— INFORMATION PROVIDED —
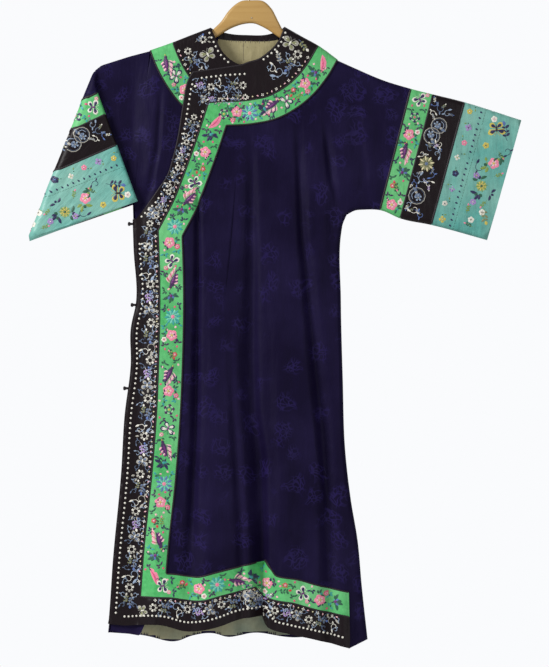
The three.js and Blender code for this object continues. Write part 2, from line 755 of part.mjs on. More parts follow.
// Lower edge of the facing, which runs on sideways under the cloth
const FACING_SPREAD = 1.28;
const FACING_HALF = 56;
const facingEdge = (below) => BACK_NECK.slice(1, 4)
  .map(([x, z]) => [x * FACING_SPREAD, z - FACING_WIDTH - below]);
const facingArea = prism([
  [-FACING_HALF, FAR.above], ...facingEdge(0), [FACING_HALF, FAR.above],
], 0, FAR.back);
const facing = insideLayer.intersect(facingArea).subtract(backNeckCut);
addMesh("facing_neck", largest(facing), COLOURS.black, 0.6);

const NECK_LINING = { left: -52, right: 48, low: -200 };
const neckLiningArea = prism([
  ...facingEdge(SEAM).reverse(), [NECK_LINING.left, NECK_LINING.low], [NECK_LINING.right, NECK_LINING.low],
], 0, FAR.back);
addMesh("lining_neck", largest(insideLayer.intersect(neckLiningArea)), COLOURS.beige, 0.6);

const HEM_LINING = { left: -235, right: 205, top: -1270, above: 4 };
const liningHem = BACK_HEM.slice(1, 10)
  .map(([x, z]) => [Math.min(x, HEM_LINING.right), z + HEM_LINING.above]);
const hemLiningArea = prism([
  ...liningHem, [HEM_LINING.right, HEM_LINING.top], [HEM_LINING.left, HEM_LINING.top],
], 0, FAR.back);
addMesh("lining_hem", largest(insideLayer.intersect(hemLiningArea)), COLOURS.greyGreen, 0.6);

// Sleeves: rings across the sleeve, from the left end to the right end

// Stations of a sleeve as its top and bottom point, in steps from the cuff to the armhole
function sleeveStations(top, bottom, lowShare, plainCount) {
  const marks = [0, CUFF_WIDTH, CUFF_WIDTH + BLACK_BAND, CUFF_WIDTH + BLACK_BAND + GREEN_BAND];
  const topLength = lengthOf(top);
  const bottomLength = lengthOf(bottom);
  const at = (topDistance, bottomDistance) => [
    along(top, topLength - topDistance),
    along(bottom, bottomLength - bottomDistance),
  ];
  const pieces = [];
  for (let k = 0; k < 3; k += 1) {
    const count = k === 0 ? 2 : 1;
    const first = marks[k] + (k ? SEAM / 2 : 0);
    const last = marks[k + 1] - SEAM / 2;
    const stations = [];
    for (let i = 0; i <= count; i += 1) {
      const distance = mix(first, last, i / count);
      stations.push(at(distance, distance * lowShare));
    }
    pieces.push(stations);
  }
  const plain = [];
  for (let i = 0; i <= plainCount; i += 1) {
    const share = i / plainCount;
    plain.push(at(
      mix(marks[3] + SEAM / 2, topLength - ARMHOLE_GAP, share),
      mix((marks[3] + SEAM / 2) * lowShare, bottomLength - ARMHOLE_GAP, share),
    ));
  }
  pieces.push(plain);
  return pieces;
}

function sleeveSheet(pieces, outward) {
  const sheet = new Sheet();
  const cellsOf = [];
  for (const stations of pieces) {
    let before = null;
    const from = sheet.cells.length;
    for (const [top, bottom] of stations) {
      const height = Math.hypot(top[0] - bottom[0], top[1] - bottom[1]);
      const steps = shares(height, RING_STEPS, true, true);
      const pin = armholePin(bottom, top);
      const ring = [];
      for (const side of [FRONT, BACK]) {
        const run = side.sign < 0 ? steps.slice(0, -1) : [...steps].reverse().slice(0, -1);
        for (const share of run) {
          const [x, z] = mixPoint(bottom, top, share);
          ring.push(sheet.add(x, side.sign * depthAt(side.folds, x, z), z, [pin]));
        }
      }
      if (before) {
        ring.forEach((point, k) => {
          const next = (k + 1) % ring.length;
          const corners = [before[k], point, ring[next], before[next]];
          sheet.cell(...(outward > 0 ? corners.reverse() : corners));
        });
      }
      before = ring;
    }
    cellsOf.push(sheet.cells.slice(from));
  }
  return { sheet, cellsOf };
}

// Splits every triangle that crosses a fold line, so that the cloth can bend there
function scoreAt({ points, triangles }, distance) {
  const made = new Map();
  const far = points.map(([x, , z]) => {
    const value = pastBend(x, z) - distance;
    return Math.abs(value) < ON_SCORE ? 0 : value;
  });
  const crossing = (a, b) => {
    const key = Math.min(a, b) + "," + Math.max(a, b);
    if (!made.has(key)) {
      const [low, high] = a < b ? [a, b] : [b, a];
      points.push(mixPoint(points[low], points[high], far[low] / (far[low] - far[high])));
      made.set(key, points.length - 1);
    }
    return made.get(key);
  };
  const result = [];
  for (const triangle of triangles) {
    const loop = [];
    triangle.forEach((from, i) => {
      const to = triangle[(i + 1) % 3];
      loop.push(from);
      if (far[from] * far[to] < 0) loop.push(crossing(from, to));
    });
    if (loop.length === 3) {
      result.push(triangle);
      continue;
    }
    const isMade = (point) => point >= far.length;
    while (!isMade(loop[0])) loop.push(loop.shift());
    while (loop.length === 5 && !(isMade(loop[0]) && isMade(loop[2]))) loop.push(loop.shift());
    for (let i = 2; i < loop.length; i += 1) result.push([loop[0], loop[i - 1], loop[i]]);
  }
  return { points, triangles: result };
}

function foldOver(wall) {
  let scored = wall;
  for (let i = 0; i <= BEND_SCORES; i += 1) scored = scoreAt(scored, (BEND_LENGTH * i) / BEND_SCORES);
  return { points: scored.points.map(bend), triangles: scored.triangles };
}

const SLEEVE_PIECES = [
  { name: "cuff", colour: COLOURS.turquoise, roughness: 0.5 },
  { name: "band_black", colour: COLOURS.black, roughness: 0.5 },
  { name: "band_green", colour: COLOURS.green, roughness: 0.45 },
  { name: "sleeve", colour: COLOURS.navy, roughness: 0.6 },
];
const SLEEVES = [
  { side: "right", outward: 1, top: SLEEVE_RIGHT_TOP, bottom: SLEEVE_RIGHT_BOTTOM, lowShare: 0.97, plain: 4 },
  { side: "left", outward: -1, top: SLEEVE_LEFT_TOP, bottom: SLEEVE_LEFT_BOTTOM, lowShare: 0.86, plain: 3 },
];
for (const sleeve of SLEEVES) {
  const stations = sleeveStations(sleeve.top, sleeve.bottom, sleeve.lowShare, sleeve.plain);
  const { sheet, cellsOf } = sleeveSheet(stations, sleeve.outward);
  SLEEVE_PIECES.forEach(({ name, colour, roughness }, i) => {
    const flat = sheet.wall(0, -CLOTH, cellsOf[i]);
    const wall = sleeve.side === "left" ? foldOver(flat) : flat;
    addMesh(name + "_" + sleeve.side, solidFrom(wall), colour, roughness);
  });
}

// Knot buttons of the side closing: a ball on a short cord that ends at the flap's edge
const flapEdge = front.grid.map((row) => front.sheet.points[row[0]]).map(([x, , z]) => [x, z]);
for (const [name, z] of Object.entries(KNOTS)) {
  const edge = lookUp(flapEdge, z, 1) - TRIM_HIGH - SEAM;
  const cordLength = KNOT_RADIUS + KNOT_REACH;
  const y = -KNOT_CORD - SEAM;
  const ball = new THREE.SphereGeometry(KNOT_RADIUS, 10, 7);
  ball.translate(edge - cordLength, y, z);
  const cord = new THREE.CylinderGeometry(KNOT_CORD, KNOT_CORD, cordLength, 8);
  cord.rotateZ(Math.PI / 2);
  cord.translate(edge - cordLength / 2, y, z);
  addMesh(name, solidFromGeometry(ball).add(solidFromGeometry(cord)), COLOURS.black, 0.6);
}

// Hanger: arched wood with rounded edges, its arms just under the shoulders
const WOOD_ARCH_TOP = [
  [-76, -122], [-58, -104], [-44, -84], [-30, -70], [-17, -62], [6, -60], [30, -62], [47, -77],
  [59, -99], [70, -121],
];
const WOOD_ARCH_BOTTOM = [
  [178, -204], [64, -139], [30, -117], [10, -109], [-10, -110], [-37, -119], [-67, -137], [-186, -182],
];
const WOOD_LEFT_ENDS = [[-192, -161.3], [-85, -122]];
const WOOD_RIGHT_ENDS = [[79, -121], [180, -182]];
const WOOD_FLAT = 0.2;
const WOOD_ROUND = WOOD_HALF - WOOD_FLAT;

// An arm's upper edge, just under the shoulder
function armEdge([start, end], shoulder) {
  return offsetLine([start, ...shoulder.slice(1, 3), end], WOOD_INSET);
}
const armLeft = armEdge(WOOD_LEFT_ENDS, SHOULDER_LEFT);
const armRight = armEdge(WOOD_RIGHT_ENDS, SHOULDER_RIGHT);
const woodOutline = [...armLeft, ...WOOD_ARCH_TOP, ...armRight, ...WOOD_ARCH_BOTTOM];
const woodShape = new THREE.Shape(woodOutline.map(([x, z]) => new THREE.Vector2(x, z)));
const woodGeometry = new THREE.ExtrudeGeometry(woodShape, {
  depth: 2 * WOOD_FLAT,
  steps: 1,
  bevelEnabled: true,
  bevelThickness: WOOD_ROUND,
  bevelSize: WOOD_ROUND,
  bevelOffset: -WOOD_ROUND,
  bevelSegments: 3,
});
woodGeometry.rotateX(Math.PI / 2);
woodGeometry.translate(0, WOOD_FLAT, 0);
const HOLE_RADIUS = WIRE_RADIUS + SEAM;
const HOLE_DEPTH = HOOK_SEAT.top - HOOK_SEAT.bottom;
const hookHole = new THREE.CylinderGeometry(HOLE_RADIUS, HOLE_RADIUS, HOLE_DEPTH, 12);
hookHole.rotateX(Math.PI / 2);
hookHole.translate(HOOK_SEAT.x, 0, (HOOK_SEAT.top + HOOK_SEAT.bottom) / 2);
const wood = solidFromGeometry(woodGeometry).subtract(solidFromGeometry(hookHole));
addMesh("hanger_wood", wood, COLOURS.wood, 0.5);

// Hook: a round wire with a stem in the wood and an open loop over the rail
function wireSolid(path, radius, sides) {
  const points = [];
  const triangles = [];
  path.forEach((p, i) => {
    const before = path[Math.max(0, i - 1)];
    const after = path[Math.min(path.length - 1, i + 1)];
    const length = Math.hypot(after[0] - before[0], after[1] - before[1]);
    const normal = [-(after[1] - before[1]) / length, (after[0] - before[0]) / length];
    for (let k = 0; k < sides; k += 1) {
      const angle = (2 * Math.PI * k) / sides;
      const off = radius * Math.cos(angle);
      points.push([p[0] + normal[0] * off, radius * Math.sin(angle), p[1] + normal[1] * off]);
      const next = (k + 1) % sides;
      if (i > 0) {
        const a = (i - 1) * sides;
        const b = i * sides;
        triangles.push([a + k, b + k, b + next], [a + k, b + next, a + next]);
      }
    }
  });
  const last = (path.length - 1) * sides;
  for (let k = 1; k + 1 < sides; k += 1) {
    triangles.push([0, k, k + 1], [last, last + k + 1, last + k]);
  }
  const solid = solidFrom({ points, triangles });
  if (solid.volume() > 0) return solid;
  return solidFrom({ points, triangles: triangles.map(([a, b, c]) => [a, c, b]) });
}
const HOOK_STEM = [[0, -58], [0.5, -52], [3, -47], [8, -43]];
const HOOK_LOOP = { from: -55, to: 205, step: 20 };
const hookCentre = WIRE_RADIUS - HOOK_RADIUS;
const hookPath = [[0, HOOK_SEAT.bottom + SEAM], ...HOOK_STEM];
for (let degrees = HOOK_LOOP.from; degrees <= HOOK_LOOP.to; degrees += HOOK_LOOP.step) {
  const angle = (degrees * Math.PI) / 180;
  hookPath.push([HOOK_RADIUS * Math.cos(angle), hookCentre + HOOK_RADIUS * Math.sin(angle)]);
}
addMesh("hanger_hook", wireSolid(hookPath, WIRE_RADIUS, 8), COLOURS.steel, 0.3, 1);

export default group;
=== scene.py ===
"""Embroidered silk robe on a wooden hanger: cloth, borders, embroidery, hanger, light and camera.

Plans are laid out in millimetres as x and z, seen from the front, and a depth field gives the third
axis. The meshes are in metres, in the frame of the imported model.
"""

import logging
import math
from dataclasses import dataclass, field
from enum import Enum
from typing import Callable, Optional, Sequence

import bpy
import numpy as np
from mathutils.geometry import delaunay_2d_cdt
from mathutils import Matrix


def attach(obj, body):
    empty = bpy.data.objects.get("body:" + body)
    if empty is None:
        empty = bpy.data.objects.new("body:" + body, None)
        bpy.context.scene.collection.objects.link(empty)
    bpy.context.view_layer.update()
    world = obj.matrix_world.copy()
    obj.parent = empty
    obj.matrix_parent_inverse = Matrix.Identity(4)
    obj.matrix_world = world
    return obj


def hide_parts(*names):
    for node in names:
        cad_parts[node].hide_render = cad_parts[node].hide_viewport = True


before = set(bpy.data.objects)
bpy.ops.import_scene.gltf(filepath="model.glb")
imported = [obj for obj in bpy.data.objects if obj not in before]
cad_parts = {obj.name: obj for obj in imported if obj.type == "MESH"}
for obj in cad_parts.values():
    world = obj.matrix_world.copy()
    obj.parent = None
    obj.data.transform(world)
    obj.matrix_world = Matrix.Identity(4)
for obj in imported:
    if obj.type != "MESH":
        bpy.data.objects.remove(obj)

log = logging.getLogger("robe")

MM = 0.001
Line = np.ndarray
Points = np.ndarray

# Sizes shared with the solids, in millimetres
CLOTH = 1.0
TRIM_LIFT = 1.5
TRIM_UNDERSIDE = 0.3
LINING_FACE = -2.3
LINING_UNDERSIDE = -3.1
HALF_RIBBON = 25.0
UNDER_DROP = 4.8
FACING_WIDTH = 13.0
CUFF_WIDTH = 126.0
BLACK_BAND = 68.0
GREEN_BAND = 48.0
# Distances of the cuff's, the black band's and the ribbon's upper edge from a sleeve's end
SLEEVE_EDGES = (CUFF_WIDTH, CUFF_WIDTH + BLACK_BAND, CUFF_WIDTH + BLACK_BAND + GREEN_BAND)
EDGE_RADIUS = 10.0
# Farther from an edge than this, its distance is taken as this
EDGE_REACH = 75.0
FOLDED_RADIUS = 6.0
BEND_RADIUS = 7.5

# How far piping lies in from an edge, and how high a stitch's own edge stands, in millimetres
PIPING_INSET = 1.8
STITCH_FOOT = 0.12


def mix(a: float, b: float, share: float) -> float:
    """Return the value at a share of the way from a to b."""
    return a + (b - a) * share


def ease(value: Points) -> Points:
    """Return a soft step from 0 to 1 while the value goes from 0 to 1."""
    held = np.clip(value, 0.0, 1.0)
    return held * held * (3.0 - 2.0 * held)


def line_of(*points: tuple[float, float]) -> Line:
    """Return a line as an array of x and z rows."""
    return np.array(points, dtype=float)


def length_of(line: Line) -> float:
    """Return a line's length."""
    return float(np.linalg.norm(np.diff(line, axis=0), axis=1).sum())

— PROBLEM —
Extract every line above containing the word "before".

— RESULT OF THE EXERCISE —
    let before = null;
      if (before) {
          const corners = [before[k], point, ring[next], before[next]];
      before = ring;
    const before = path[Math.max(0, i - 1)];
    const length = Math.hypot(after[0] - before[0], after[1] - before[1]);
    const normal = [-(after[1] - before[1]) / length, (after[0] - before[0]) / length];
before = set(bpy.data.objects)
imported = [obj for obj in bpy.data.objects if obj not in before]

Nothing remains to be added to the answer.